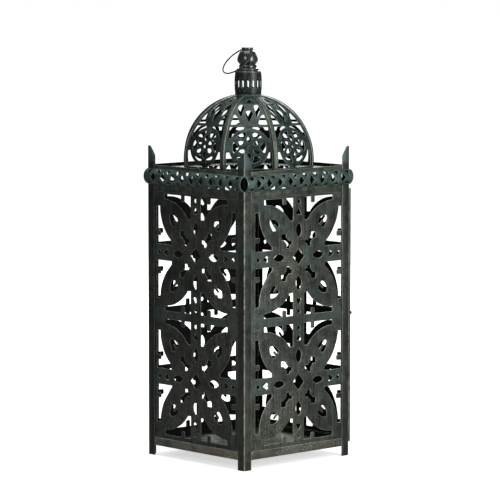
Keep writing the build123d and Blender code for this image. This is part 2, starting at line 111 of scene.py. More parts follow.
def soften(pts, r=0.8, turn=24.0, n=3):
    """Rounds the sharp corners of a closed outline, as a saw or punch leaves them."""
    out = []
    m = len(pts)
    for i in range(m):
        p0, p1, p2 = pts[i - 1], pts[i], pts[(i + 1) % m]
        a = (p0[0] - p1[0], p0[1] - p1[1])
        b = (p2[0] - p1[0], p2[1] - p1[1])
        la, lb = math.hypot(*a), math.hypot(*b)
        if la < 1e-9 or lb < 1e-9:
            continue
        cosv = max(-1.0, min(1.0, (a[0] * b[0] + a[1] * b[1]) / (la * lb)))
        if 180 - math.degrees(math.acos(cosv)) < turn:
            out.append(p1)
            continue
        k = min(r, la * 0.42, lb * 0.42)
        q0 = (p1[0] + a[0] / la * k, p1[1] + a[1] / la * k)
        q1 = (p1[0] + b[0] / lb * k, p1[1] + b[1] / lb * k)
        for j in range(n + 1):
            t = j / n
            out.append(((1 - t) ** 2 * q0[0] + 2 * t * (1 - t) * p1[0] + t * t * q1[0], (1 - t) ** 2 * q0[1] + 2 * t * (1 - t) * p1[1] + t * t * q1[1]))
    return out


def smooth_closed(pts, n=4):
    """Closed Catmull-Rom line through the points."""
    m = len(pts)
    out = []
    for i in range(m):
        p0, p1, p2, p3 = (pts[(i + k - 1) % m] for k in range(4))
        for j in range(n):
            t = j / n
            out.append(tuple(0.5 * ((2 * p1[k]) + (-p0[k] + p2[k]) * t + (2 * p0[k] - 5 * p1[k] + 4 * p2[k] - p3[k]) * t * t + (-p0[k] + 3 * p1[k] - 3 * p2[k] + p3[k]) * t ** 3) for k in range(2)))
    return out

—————

Reproduce the material above, every line of it, exactly.

Final result
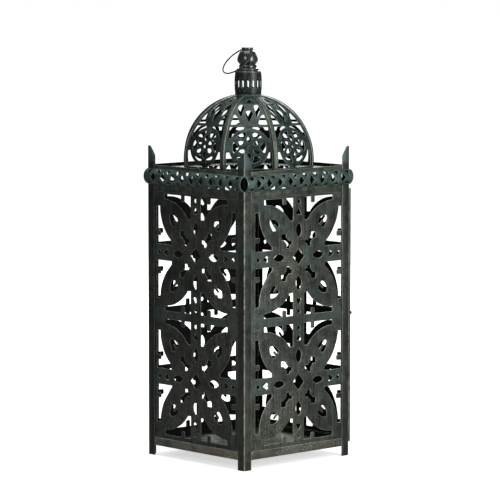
Keep writing the build123d and Blender code for this image. This is part 2, starting at line 111 of scene.py. More parts follow.
def soften(pts, r=0.8, turn=24.0, n=3):
    """Rounds the sharp corners of a closed outline, as a saw or punch leaves them."""
    out = []
    m = len(pts)
    for i in range(m):
        p0, p1, p2 = pts[i - 1], pts[i], pts[(i + 1) % m]
        a = (p0[0] - p1[0], p0[1] - p1[1])
        b = (p2[0] - p1[0], p2[1] - p1[1])
        la, lb = math.hypot(*a), math.hypot(*b)
        if la < 1e-9 or lb < 1e-9:
            continue
        cosv = max(-1.0, min(1.0, (a[0] * b[0] + a[1] * b[1]) / (la * lb)))
        if 180 - math.degrees(math.acos(cosv)) < turn:
            out.append(p1)
            continue
        k = min(r, la * 0.42, lb * 0.42)
        q0 = (p1[0] + a[0] / la * k, p1[1] + a[1] / la * k)
        q1 = (p1[0] + b[0] / lb * k, p1[1] + b[1] / lb * k)
        for j in range(n + 1):
            t = j / n
            out.append(((1 - t) ** 2 * q0[0] + 2 * t * (1 - t) * p1[0] + t * t * q1[0], (1 - t) ** 2 * q0[1] + 2 * t * (1 - t) * p1[1] + t * t * q1[1]))
    return out


def smooth_closed(pts, n=4):
    """Closed Catmull-Rom line through the points."""
    m = len(pts)
    out = []
    for i in range(m):
        p0, p1, p2, p3 = (pts[(i + k - 1) % m] for k in range(4))
        for j in range(n):
            t = j / n
            out.append(tuple(0.5 * ((2 * p1[k]) + (-p0[k] + p2[k]) * t + (2 * p0[k] - 5 * p1[k] + 4 * p2[k] - p3[k]) * t * t + (-p0[k] + 3 * p1[k] - 3 * p2[k] + p3[k]) * t ** 3) for k in range(2)))
    return out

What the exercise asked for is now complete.